A gestão neoliberal que o Estado Brasileiro incorporou e transformou em política pública, como por exemplo a fracassada guerra às drogas, e aqui não está-se pedindo um libera geral, que fique claro, embora países que estão no imaginário das pessoas como exemplo de civilidade já o façam com algumas substâncias. Ora, é preciso dar um basta nessa necropolítica como tão bem aponta o Dr. Sílvio Almeida, é preciso que a sociedade brasileira acorde de sua catatonia e cobre as autoridades constituídas o respeito à lei, às instituições, aos tratados internacionais e aos Direitos Humanos.

Embora não se vislumbre que isso ocorra no curto médio prazo, não custa nada alertar ao caríssimo leitor sobre o que está no cerne da violência que assola nosso país. Se não temos a cobrança dentro do país e por parte da sociedade civil, felizmente o mundo está de olho vide as declarações do Departamento de Estado dos EUA que as autoridades americanas “tem conhecimento da operação no RJ e dos relatos de execuções extrajudiciais”. Além da atenção dada à chacina pelo Alto Comissariado das Nações Unidas para os Direitos Humanos (ACNUDH) que pede uma investigação isenta e rápida por parte do Estado brasileiro. Não bastando isso a Alta Comissária, M. Bachelet, mandou um promotor da ONU investigar esse massacre bárbaro, que é crime do agente do estado, que o pratica.

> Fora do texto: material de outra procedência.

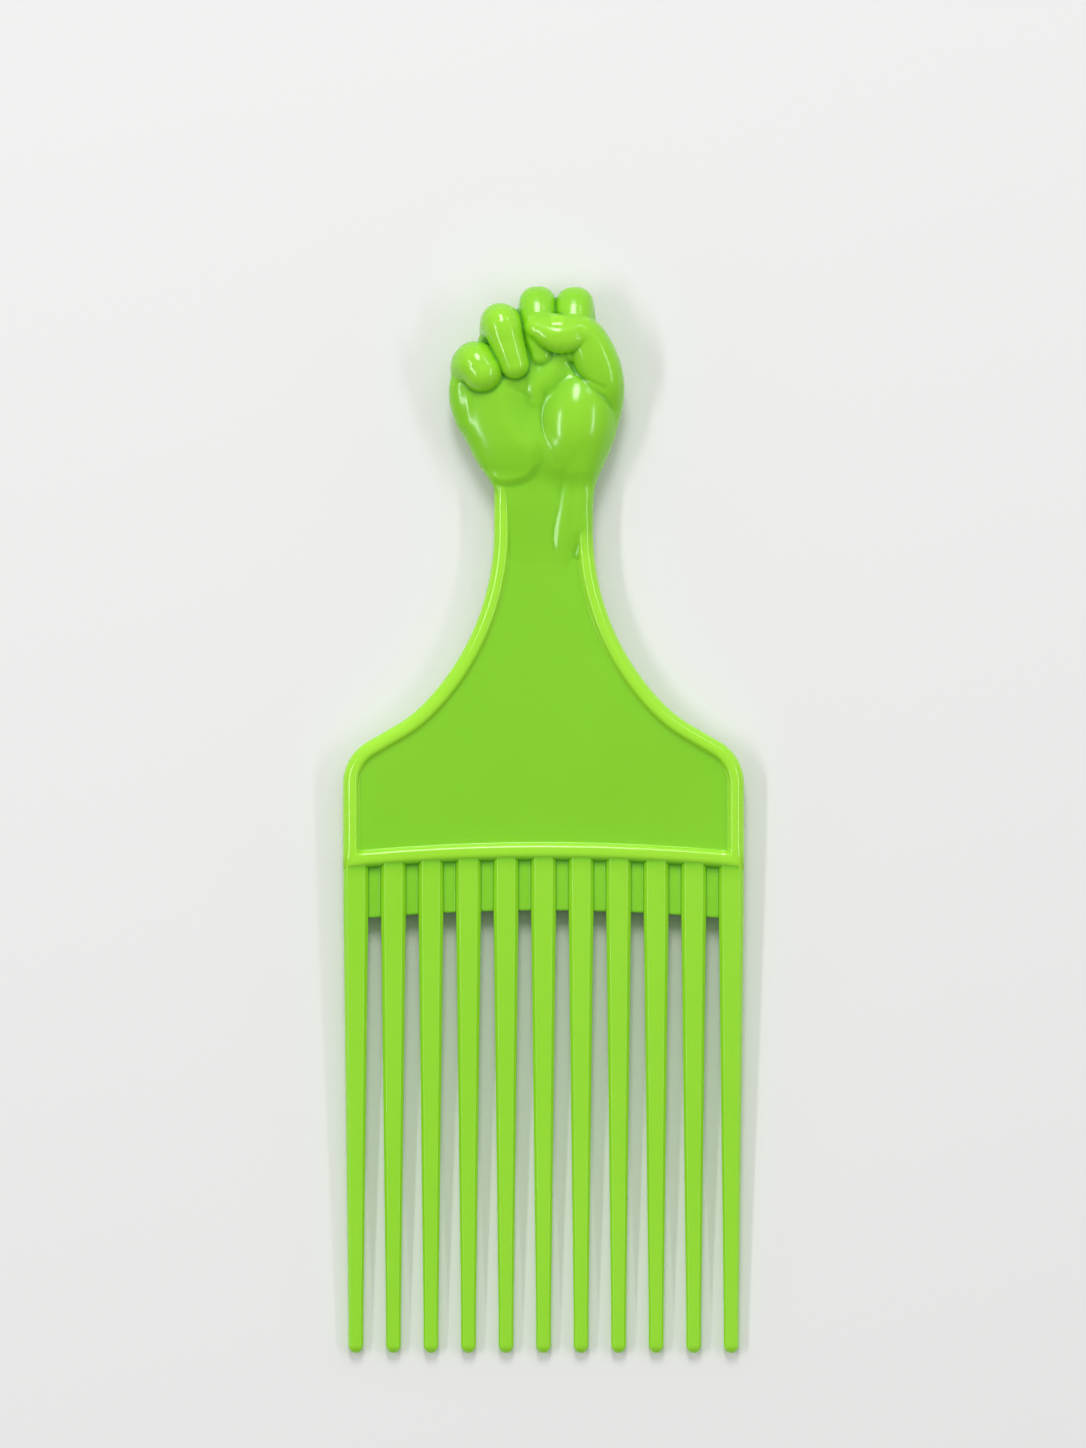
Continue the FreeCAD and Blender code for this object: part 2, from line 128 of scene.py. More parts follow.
def rounded_path(corners):
    """Points along an open line of (x, z, radius) corners.

    Each inner corner that has a radius becomes an arc.
    """
    places = [np.array(corner[:2], float) for corner in corners]
    points = []
    for i, here in enumerate(places):
        radius = corners[i][2]
        if radius == 0 or i in (0, len(corners) - 1):
            points.append(here)
        else:
            points += corner_arc(places[i - 1], here, places[i + 1], radius)
    return np.array(points)


# The hand's distance field

# It is drawn in units of 0.1815 mm: X from the hand's middle, Y from its heel, Z from the parting plane.
UNIT = 1 / 5.51
HAND_X = -1.27

# Sections of the wrist, the palm and the back of the hand: Y, left, right, front, back, squareness
CORE = np.array([
    (-84, -37.0, 51.0, 6.45, 6.45, 6.0),
    (-74, -37.0, 51.0, 6.68, 6.68, 6.0),
    (-62, -37.0, 51.0, 7.4, 7.4, 6.0),
    (-50, -37.0, 51.0, 8.7, 8.6, 6.5),
    (-34, -37.5, 51.0, 10.7, 10.3, 8.0),
    (-18, -38.5, 52.0, 12.3, 11.9, 9.0),
    (-6, -41.0, 55.0, 12.9, 13.2, 7.0),
    (4, -46.0, 57.0, 13.8, 15.0, 4.6),
    (14, -53.0, 59.0, 15.8, 17.5, 3.2),
    (24, -60.0, 61.5, 18.8, 20.0, 2.8),
    (40, -68.0, 68.5, 22.6, 22.0, 2.6),
    (56, -76.0, 77.0, 24.2, 24.0, 2.6),
    (72, -82.0, 83.0, 24.6, 25.0, 2.6),
    (88, -85.5, 85.5, 24.6, 25.5, 2.6),
    (104, -84.0, 86.0, 24.0, 25.5, 2.6),
    (120, -76.0, 80.0, 22.0, 25.0, 2.6),
    (136, -62.0, 70.0, 20.0, 24.0, 2.6),
    (150, -57.0, 60.0, 17.0, 22.0, 2.6),
    (166, -44.0, 52.0, 12.0, 17.0, 2.6),
    (180, -14.0, 46.0, 6.0, 10.0, 2.6),
    (188, 0.0, 40.0, 2.0, 3.0, 2.6),
], float)
# The step at the heel's edge: middle X and Y of its round, radius, height, and half its width
HEEL_STEP = (-30, 45, 42, 3.5, 4.6)
HEEL_STEP_FADE = (-10.0, 10.0)  # X where the step starts to fade and where it is gone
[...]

Esse tipo de prática deixa nossa imagem no exterior ainda mais queimada e em baixa, do que já está. Assim como na questão indígena, estamos dependentes da comunidade internacional e dos órgãos multilaterais para que as tragédias sociais no Brasil tenham alguma resolutividade ou sejam impedidas. Um certo alento, para uma sociedade em estado de catatonia.